Rails Without Ruby.

Published on September 10, 2025
Written by Victor Cobos

When Rails 7.2 shipped, it quietly added something that makes life a lot easier for developers: native support for development containers (or dev containers for short).

If you’ve ever onboarded to a new Rails project, you probably know the drill: install the right version of Ruby, fight with system dependencies, get Node and a JavaScript bundler working, set up PostgreSQL… only then can you finally type rails new. It’s a lot, especially for beginners.
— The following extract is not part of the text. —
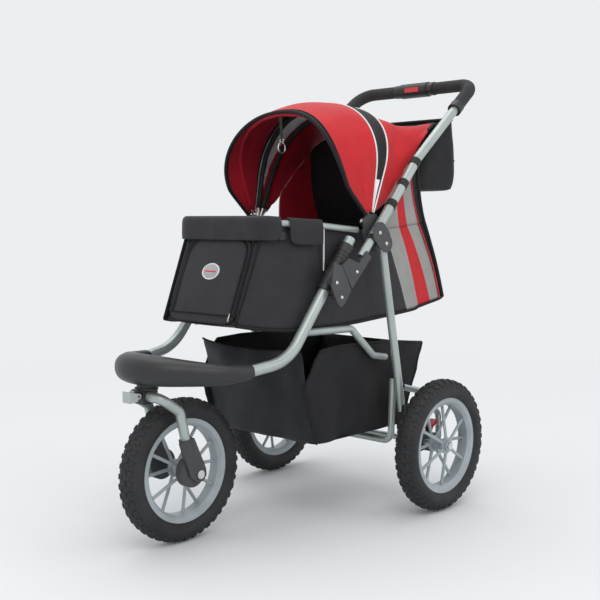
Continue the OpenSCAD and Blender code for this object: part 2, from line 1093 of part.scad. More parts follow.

With devcontainers, that setup pain just disappears. A devcontainer is simply a Docker environment tailored for development. It comes with Ruby, Node, a database, Redis, and even Headless Chrome ready to go — all isolated from your machine. And starting with Rails 7.2, you don’t even have to write the config yourself. Just run:

rails new myapp --devcontainer

Rails will generate a .devcontainer folder for you, complete with Dockerfile, compose.yml and devcontainer.json to run everything out of the box. No Ruby required on your host machine.

For existing applications, a devcontainer command is now available:

rails devcontainer

This command only generates the .devcontainer folder and its files (Dockerfile, compose.yml, devcontainer.json). It doesn’t touch the rest of your app.

What You Need to Run a Devcontainer

The beauty of devcontainers is that your host machine doesn’t need Ruby, Node, or even a database installed. All you need is:

  • A container runtime – usually that means Docker Desktop, but you can also use lighter or faster alternatives like Colima or OrbStack (which I use). They all provide the same underlying container support.
  • VS Code – with the Dev Containers extension (or any other editor that understands devcontainers, but VS Code has the smoothest experience).

No rbenv, no rvm, no fiddling with Homebrew packages. Once your container runtime is running, VS Code will recognize the .devcontainer folder in your project and prompt you to “Reopen in Container”. From there, you’re inside a fully configured Rails environment.

So now you know: with Rails 7.2, a devcontainer can take care of your entire setup — no local Ruby required. All you need is Docker (or Colima, or OrbStack) and VS Code.

But that leaves us with one final question:

👉 How do you actually generate the devcontainer setup for a brand-new Rails app, or even for an existing one, if Ruby isn’t installed on your machine at all?

Rails New: The Standalone Rails Generator

When you usually type rails new, you’re relying on the rails gem that’s already installed on your system. But what if you don’t have Ruby or Rails installed locally? That’s where rails-new comes in.

Rails New is a standalone command-line tool published as a Ruby gem. Its whole job is to let you generate a brand-new Rails application without requiring a global Rails installation.

Installation

Go to the latest release and download the executable for your platform (not the source code). For example, on M1 macOS this would be rails-new-aarch64-apple-darwin.tar.gz.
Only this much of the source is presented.